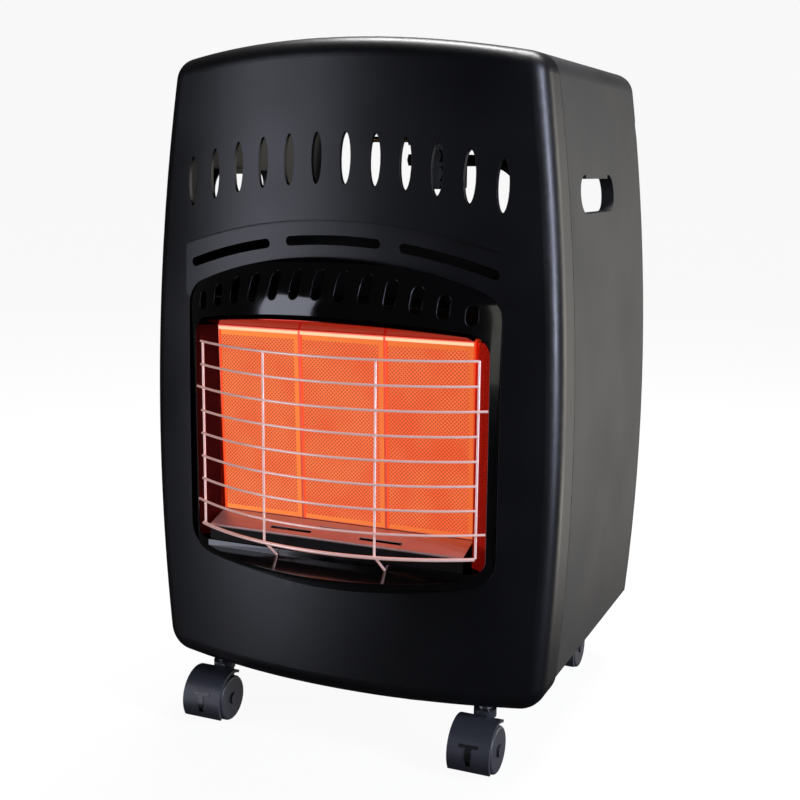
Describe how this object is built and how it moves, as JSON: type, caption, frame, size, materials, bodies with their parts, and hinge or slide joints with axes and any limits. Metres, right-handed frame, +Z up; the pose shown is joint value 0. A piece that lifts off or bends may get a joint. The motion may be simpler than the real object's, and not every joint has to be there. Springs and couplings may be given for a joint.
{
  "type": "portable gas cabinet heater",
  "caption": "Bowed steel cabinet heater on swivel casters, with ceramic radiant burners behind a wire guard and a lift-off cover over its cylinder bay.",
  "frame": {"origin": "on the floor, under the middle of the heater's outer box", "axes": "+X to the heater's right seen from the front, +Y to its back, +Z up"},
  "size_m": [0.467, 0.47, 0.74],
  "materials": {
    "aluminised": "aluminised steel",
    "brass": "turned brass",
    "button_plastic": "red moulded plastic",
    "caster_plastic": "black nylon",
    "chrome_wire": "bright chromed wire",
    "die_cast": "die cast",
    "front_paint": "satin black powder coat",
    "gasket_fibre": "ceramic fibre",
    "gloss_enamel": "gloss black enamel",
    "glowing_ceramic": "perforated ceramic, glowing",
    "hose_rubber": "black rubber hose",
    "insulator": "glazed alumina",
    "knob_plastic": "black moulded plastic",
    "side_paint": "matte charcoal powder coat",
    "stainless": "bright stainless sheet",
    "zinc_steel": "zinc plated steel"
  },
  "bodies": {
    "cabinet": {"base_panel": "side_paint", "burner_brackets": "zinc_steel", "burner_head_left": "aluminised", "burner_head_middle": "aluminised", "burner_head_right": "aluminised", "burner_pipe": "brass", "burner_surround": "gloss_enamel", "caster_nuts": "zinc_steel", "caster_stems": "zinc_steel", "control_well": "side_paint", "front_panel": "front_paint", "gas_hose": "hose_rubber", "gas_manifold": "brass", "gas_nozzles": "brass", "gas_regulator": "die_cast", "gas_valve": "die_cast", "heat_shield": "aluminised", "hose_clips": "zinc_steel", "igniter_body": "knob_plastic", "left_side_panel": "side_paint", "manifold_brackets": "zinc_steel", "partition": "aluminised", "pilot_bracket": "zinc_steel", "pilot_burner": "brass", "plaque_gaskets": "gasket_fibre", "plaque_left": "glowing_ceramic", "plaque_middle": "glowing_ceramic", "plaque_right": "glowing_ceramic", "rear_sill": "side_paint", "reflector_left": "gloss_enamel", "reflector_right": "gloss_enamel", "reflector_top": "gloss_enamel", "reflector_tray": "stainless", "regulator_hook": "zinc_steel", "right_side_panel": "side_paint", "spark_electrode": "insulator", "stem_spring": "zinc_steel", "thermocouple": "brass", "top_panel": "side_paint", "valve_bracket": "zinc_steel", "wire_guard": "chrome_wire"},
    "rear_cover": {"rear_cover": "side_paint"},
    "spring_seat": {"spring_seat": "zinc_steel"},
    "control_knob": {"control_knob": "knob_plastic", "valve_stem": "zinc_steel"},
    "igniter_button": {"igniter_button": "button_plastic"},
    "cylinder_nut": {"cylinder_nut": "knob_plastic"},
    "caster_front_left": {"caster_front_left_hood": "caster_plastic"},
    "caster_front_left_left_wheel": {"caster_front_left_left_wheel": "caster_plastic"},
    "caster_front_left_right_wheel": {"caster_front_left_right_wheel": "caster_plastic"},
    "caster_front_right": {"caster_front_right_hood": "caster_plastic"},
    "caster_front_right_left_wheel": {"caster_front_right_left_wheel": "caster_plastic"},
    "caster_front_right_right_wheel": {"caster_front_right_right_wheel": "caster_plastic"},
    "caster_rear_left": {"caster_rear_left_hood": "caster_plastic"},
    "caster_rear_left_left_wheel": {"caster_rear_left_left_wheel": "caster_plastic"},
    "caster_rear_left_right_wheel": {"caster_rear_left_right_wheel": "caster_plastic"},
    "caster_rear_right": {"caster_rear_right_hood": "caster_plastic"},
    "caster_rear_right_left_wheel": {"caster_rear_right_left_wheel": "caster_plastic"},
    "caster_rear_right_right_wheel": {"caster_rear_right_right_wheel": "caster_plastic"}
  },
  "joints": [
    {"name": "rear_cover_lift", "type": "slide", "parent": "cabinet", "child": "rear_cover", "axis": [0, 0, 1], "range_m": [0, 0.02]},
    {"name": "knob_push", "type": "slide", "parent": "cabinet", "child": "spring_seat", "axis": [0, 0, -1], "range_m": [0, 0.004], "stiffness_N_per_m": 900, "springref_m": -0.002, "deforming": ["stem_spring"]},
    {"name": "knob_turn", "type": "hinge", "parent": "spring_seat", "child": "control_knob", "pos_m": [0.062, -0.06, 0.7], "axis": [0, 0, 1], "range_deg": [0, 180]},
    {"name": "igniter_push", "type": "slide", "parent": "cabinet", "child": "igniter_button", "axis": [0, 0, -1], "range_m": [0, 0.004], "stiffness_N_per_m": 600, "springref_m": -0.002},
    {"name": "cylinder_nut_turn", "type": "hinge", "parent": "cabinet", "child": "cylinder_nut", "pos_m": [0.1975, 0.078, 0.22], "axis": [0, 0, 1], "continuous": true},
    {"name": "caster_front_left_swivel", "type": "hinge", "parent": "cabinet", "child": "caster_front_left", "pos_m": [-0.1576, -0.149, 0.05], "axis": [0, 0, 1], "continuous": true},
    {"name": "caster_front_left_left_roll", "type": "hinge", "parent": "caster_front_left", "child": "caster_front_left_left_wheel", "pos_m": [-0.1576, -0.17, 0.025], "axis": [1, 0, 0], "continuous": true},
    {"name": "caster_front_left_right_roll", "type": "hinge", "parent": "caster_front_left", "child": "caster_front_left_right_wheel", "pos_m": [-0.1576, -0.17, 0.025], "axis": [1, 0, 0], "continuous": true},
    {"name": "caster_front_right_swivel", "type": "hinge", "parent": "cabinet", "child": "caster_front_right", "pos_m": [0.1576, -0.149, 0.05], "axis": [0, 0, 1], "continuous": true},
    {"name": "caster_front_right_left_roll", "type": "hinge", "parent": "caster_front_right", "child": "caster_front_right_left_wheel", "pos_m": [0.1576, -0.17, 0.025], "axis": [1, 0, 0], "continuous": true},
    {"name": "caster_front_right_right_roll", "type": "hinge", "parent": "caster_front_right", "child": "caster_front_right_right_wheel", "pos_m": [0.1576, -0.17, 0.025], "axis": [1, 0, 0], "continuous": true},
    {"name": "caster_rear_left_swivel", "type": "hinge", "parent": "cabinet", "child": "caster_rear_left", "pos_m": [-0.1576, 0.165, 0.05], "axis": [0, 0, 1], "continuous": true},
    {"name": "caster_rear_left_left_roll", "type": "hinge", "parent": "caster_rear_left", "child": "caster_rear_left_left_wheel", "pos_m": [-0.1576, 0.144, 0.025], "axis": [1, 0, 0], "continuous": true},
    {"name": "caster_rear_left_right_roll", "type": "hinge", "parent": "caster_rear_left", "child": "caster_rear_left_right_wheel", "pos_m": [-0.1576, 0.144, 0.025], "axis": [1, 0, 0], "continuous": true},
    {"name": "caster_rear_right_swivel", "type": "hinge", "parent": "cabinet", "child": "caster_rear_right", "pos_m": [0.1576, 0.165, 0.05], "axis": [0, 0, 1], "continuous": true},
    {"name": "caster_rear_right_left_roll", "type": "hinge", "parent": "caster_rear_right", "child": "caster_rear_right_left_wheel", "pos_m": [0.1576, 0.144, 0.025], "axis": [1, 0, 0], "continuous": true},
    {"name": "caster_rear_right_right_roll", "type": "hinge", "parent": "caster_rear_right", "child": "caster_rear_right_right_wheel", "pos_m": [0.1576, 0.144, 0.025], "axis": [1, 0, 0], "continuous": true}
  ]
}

GIVEN INSTRUCTION
From the listing above, collect every line that mentions the word "axes".

SOLUTION FOR THIS PROBLEM
Describe how this object is built and how it moves, as JSON: type, caption, frame, size, materials, bodies with their parts, and hinge or slide joints with axes and any limits. Metres, right-handed frame, +Z up; the pose shown is joint value 0. A piece that lifts off or bends may get a joint. The motion may be simpler than the real object's, and not every joint has to be there. Springs and couplings may be given for a joint.
  "frame": {"origin": "on the floor, under the middle of the heater's outer box", "axes": "+X to the heater's right seen from the front, +Y to its back, +Z up"},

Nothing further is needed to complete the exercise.